Różowa pantera, James Bond i hit „It’s my life” przy wykluwaniu się z jaj małych żółwików – tak można opisać zwycięski program II Szczecińskiego Przeglądu Amatorskich Kabaretów „Szpak”.
Werdykt jury nikogo nie zaskoczył. W Teatrze Polskim podczas finału „Szpaka” każdy wiedział, komu należy się pierwsze miejsce. Precyzja, doskonała ścieżka dźwiękowa, niebanalne poczucie humoru to tylko, niektóre zalety zwycięskiego „Świerszczychrząszcza” ze Szczebrzeszyna. Choć na scenie w czasie ich występu nie pada ani jedno słowo, młodzi aktorzy z łatwością znajdują wspólny język z publicznością w każdym wieku. Jak mówi Grzegorz Dolniak - dyrektor przeglądu, znany również z kabaretów „Węzeł” oraz „Szarpanina”: „Są bardzo dobrze przygotowani i to pod każdym względem, szczególnie pod względem pomysłów. Nie widzę dla nich żadnego konkurenta na Szpaku. Powiem więcej, nie widzę dla nich żadnego konkurenta wśród młodych kabaretów.” Jak powstał tak oryginalny program? O niezwykłej koncepcji opowiada jeden z twórców: „Pomysł pochodzi z zeszłorocznej PAKI. Tam zawiedliśmy się na akustykach, więc postanowiliśmy wyciąć część naszego programu, a konkretnie mikrofon. Chcieliśmy oprzeć się na dźwiękach łatwych do odtworzenia wszędzie.” Przypadek więc sprawił, że pokochała ich także publiczność, która żywiołowo zareagowała na hasło „Żółwie z Galapagos”. Wywalczyli Nagrodę Publiczności nazwaną przez prowadzącego Jarka Marka Sobańskiego „co łaska fundejszyn”, składającą się ze wszystkiego, co widzowie podczas przerw zdołali wrzucić do koszyka.
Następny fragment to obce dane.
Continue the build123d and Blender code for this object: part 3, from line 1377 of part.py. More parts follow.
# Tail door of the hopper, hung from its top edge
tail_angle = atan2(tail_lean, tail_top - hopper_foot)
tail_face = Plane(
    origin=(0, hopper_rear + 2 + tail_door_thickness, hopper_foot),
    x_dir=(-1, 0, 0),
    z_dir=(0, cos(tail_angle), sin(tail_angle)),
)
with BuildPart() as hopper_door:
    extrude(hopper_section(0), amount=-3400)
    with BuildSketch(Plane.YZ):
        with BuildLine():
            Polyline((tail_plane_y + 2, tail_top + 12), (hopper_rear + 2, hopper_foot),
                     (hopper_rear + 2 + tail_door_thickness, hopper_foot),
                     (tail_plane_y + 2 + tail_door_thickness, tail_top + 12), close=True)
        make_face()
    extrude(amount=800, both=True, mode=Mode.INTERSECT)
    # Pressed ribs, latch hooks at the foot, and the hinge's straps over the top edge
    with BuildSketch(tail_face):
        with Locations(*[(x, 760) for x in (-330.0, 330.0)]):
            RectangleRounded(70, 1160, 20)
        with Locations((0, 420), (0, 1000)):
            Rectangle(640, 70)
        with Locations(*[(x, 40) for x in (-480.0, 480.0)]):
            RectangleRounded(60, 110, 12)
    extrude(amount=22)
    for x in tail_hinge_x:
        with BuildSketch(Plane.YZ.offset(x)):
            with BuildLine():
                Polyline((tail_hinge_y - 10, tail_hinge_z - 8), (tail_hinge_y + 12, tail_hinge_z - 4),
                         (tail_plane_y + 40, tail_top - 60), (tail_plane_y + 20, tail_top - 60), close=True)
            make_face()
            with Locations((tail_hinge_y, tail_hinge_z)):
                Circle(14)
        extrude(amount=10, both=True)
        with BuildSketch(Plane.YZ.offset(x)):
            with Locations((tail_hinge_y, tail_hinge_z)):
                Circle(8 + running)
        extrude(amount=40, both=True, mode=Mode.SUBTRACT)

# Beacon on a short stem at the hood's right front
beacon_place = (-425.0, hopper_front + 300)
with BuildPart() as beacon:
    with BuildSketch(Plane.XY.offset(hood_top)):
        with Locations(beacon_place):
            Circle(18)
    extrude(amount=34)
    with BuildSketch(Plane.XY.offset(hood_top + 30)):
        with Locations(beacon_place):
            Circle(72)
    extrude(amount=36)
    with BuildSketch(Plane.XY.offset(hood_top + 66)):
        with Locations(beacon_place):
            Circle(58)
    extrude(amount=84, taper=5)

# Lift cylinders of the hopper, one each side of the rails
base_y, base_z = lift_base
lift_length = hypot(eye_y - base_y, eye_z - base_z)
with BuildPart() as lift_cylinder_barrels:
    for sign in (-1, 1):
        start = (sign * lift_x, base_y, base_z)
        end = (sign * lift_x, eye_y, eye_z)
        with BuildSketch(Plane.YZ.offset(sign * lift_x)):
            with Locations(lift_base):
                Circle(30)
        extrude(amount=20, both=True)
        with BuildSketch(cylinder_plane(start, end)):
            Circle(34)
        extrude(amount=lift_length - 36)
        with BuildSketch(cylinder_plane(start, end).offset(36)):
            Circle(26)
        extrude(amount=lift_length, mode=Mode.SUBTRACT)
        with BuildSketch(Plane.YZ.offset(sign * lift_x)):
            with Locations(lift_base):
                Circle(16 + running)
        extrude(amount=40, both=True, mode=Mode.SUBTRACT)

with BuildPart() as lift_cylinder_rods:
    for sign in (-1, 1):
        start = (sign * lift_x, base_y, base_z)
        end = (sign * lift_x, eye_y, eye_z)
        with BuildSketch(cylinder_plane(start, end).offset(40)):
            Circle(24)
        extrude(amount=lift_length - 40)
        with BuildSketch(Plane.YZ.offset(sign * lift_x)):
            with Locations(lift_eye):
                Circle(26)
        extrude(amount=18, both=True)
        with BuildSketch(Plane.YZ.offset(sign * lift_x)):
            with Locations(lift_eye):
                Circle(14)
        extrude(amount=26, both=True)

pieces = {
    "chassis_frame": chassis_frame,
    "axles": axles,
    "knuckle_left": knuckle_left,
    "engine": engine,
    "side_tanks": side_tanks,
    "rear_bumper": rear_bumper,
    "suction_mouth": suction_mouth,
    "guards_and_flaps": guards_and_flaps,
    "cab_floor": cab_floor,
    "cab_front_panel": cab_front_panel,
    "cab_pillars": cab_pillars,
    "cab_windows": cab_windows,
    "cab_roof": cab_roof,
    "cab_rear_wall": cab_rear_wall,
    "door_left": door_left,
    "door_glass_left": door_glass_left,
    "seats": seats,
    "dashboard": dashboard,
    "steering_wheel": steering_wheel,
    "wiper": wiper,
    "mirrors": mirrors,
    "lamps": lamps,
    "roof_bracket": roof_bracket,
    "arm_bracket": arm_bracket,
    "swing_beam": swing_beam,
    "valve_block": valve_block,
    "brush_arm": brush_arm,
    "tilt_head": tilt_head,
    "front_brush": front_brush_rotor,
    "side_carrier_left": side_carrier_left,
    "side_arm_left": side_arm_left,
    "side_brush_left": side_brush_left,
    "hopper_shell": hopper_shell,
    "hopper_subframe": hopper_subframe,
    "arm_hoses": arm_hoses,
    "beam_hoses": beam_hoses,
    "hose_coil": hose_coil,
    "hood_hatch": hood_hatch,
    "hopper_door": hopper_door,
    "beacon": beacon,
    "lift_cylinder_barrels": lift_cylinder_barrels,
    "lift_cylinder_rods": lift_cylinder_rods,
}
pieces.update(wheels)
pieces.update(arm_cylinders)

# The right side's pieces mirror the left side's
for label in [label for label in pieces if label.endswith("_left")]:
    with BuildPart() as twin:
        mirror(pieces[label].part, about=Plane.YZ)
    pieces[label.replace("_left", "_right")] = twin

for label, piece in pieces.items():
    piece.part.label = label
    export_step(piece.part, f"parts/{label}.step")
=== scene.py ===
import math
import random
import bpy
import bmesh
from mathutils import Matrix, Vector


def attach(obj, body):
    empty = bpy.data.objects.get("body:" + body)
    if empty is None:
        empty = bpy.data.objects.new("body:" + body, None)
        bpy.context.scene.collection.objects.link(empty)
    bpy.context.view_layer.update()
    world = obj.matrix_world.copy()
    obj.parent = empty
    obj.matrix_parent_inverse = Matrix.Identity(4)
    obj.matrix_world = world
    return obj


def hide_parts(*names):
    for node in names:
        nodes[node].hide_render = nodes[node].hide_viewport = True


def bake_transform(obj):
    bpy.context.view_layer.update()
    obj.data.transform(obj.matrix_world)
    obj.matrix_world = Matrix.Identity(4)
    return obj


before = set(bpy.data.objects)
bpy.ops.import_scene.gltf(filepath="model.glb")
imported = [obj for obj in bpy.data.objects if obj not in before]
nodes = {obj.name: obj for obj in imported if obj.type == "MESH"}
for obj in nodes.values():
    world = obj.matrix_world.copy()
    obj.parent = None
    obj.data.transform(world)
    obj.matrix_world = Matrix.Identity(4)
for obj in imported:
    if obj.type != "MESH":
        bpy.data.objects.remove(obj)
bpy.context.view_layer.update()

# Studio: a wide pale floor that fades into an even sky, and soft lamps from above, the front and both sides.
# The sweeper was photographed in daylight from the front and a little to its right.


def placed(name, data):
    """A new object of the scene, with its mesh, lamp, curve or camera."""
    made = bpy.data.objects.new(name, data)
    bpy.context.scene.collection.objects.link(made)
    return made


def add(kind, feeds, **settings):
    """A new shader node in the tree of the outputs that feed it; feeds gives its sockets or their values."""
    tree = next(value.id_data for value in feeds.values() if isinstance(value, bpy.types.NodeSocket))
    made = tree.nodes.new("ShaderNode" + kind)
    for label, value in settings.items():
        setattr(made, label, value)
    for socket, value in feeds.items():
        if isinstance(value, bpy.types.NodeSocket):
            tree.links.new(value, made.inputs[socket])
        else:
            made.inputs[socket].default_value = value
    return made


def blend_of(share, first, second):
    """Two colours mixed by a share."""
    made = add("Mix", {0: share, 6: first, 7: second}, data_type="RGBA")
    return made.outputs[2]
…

II miejsce zajął kabaret „Snobów” z Lidzbarka Warmińskiego, który postawił na kontakt z publicznością. „Trochę się na początku tego obawiałem. W programie konkursowym mieliśmy trzy skecze interaktywne, w finale dwa. Nie wiedziałem, czy nie będzie tego za dużo i czy osoby z publiczności będą się czuły wystarczająco pewnie. Jednak okazało się, że to był dobry wybór” – opowiada utalentowany aktorsko Wojciech Adamczuk.

III miejsce przypadło kabaretowi „Forma” z Zielonej Góry. Z jednej strony opowiadali o problemach damsko-męskich, a z drugiej przełamywali tematy tabu. Niemiecka rodzina podczas jedzenia obiadu zauważa Żyda. „Przepraszam pana…” – mówi ojciec chcąc spytać o przyczynę odwiedzin. „Dziękuję. O te słowa mi chodziło” – przerywa Żyd i odchodzi.

Wyróżnienie za grę aktorską otrzymał Piotr Szalak z kabaretu „PoMimochodem” za kreację Połomskiego i stworzenie niesamowitej atmosfery koncertu życzeń.

Finał „Szpaka” uświetnił występ kabaretu „Hrabi”. Program „Kobieta i mężczyzna” wykpił stereotypy, obalił mity i pozwolił nabrać dużego dystansu do wielu drażliwych tematów. Skecz o molestowaniu, przebieranki mężczyzn za kobiety oraz niekonwencjonalne piosenki bawiły żeńską i męską część publiczności. Widzowie zostali zaangażowani w przedstawienie, pomagali zaszyć koszulę lub przybić gwoździa. Okazuje się, że płcie przeciwne niewiele się od siebie różnią. W końcu: „Kobieta jest dla mężczyzny tym, czym mężczyzna dla kobiety. Tylko odwrotnie.”

Trzydniowe kabaretowe rozgrywki były wydarzeniem niewątpliwie udanym, odznaczającym się wysokim poziomem artystycznym. Niepowtarzalny klimat tworzyli świetni konferansjerzy (Adam Małczyk, kabaret „Stado Umtata” oraz Jarek Marek Sobański) i jury, w którym w tym roku zasiadły osoby związane z kabaretem od lat. Zenon Laskowik, Henryk Sawka, Rafał Kmita znani są w całej Polsce. Do nich dołączył Sebastian Guentzel - ornitolog, specjalista m.in. od szpaków oraz Patryk Stanisz – przedstawiciel organizatorów.
Następny „Szpak” dopiero za rok, jednak już 20 czerwca będzie można znowu zobaczyć kabaret „Świerszczychrząszcz”. Jedną z nagród było bowiem zaproszenie na I Szczecińską Galę Kabaretową.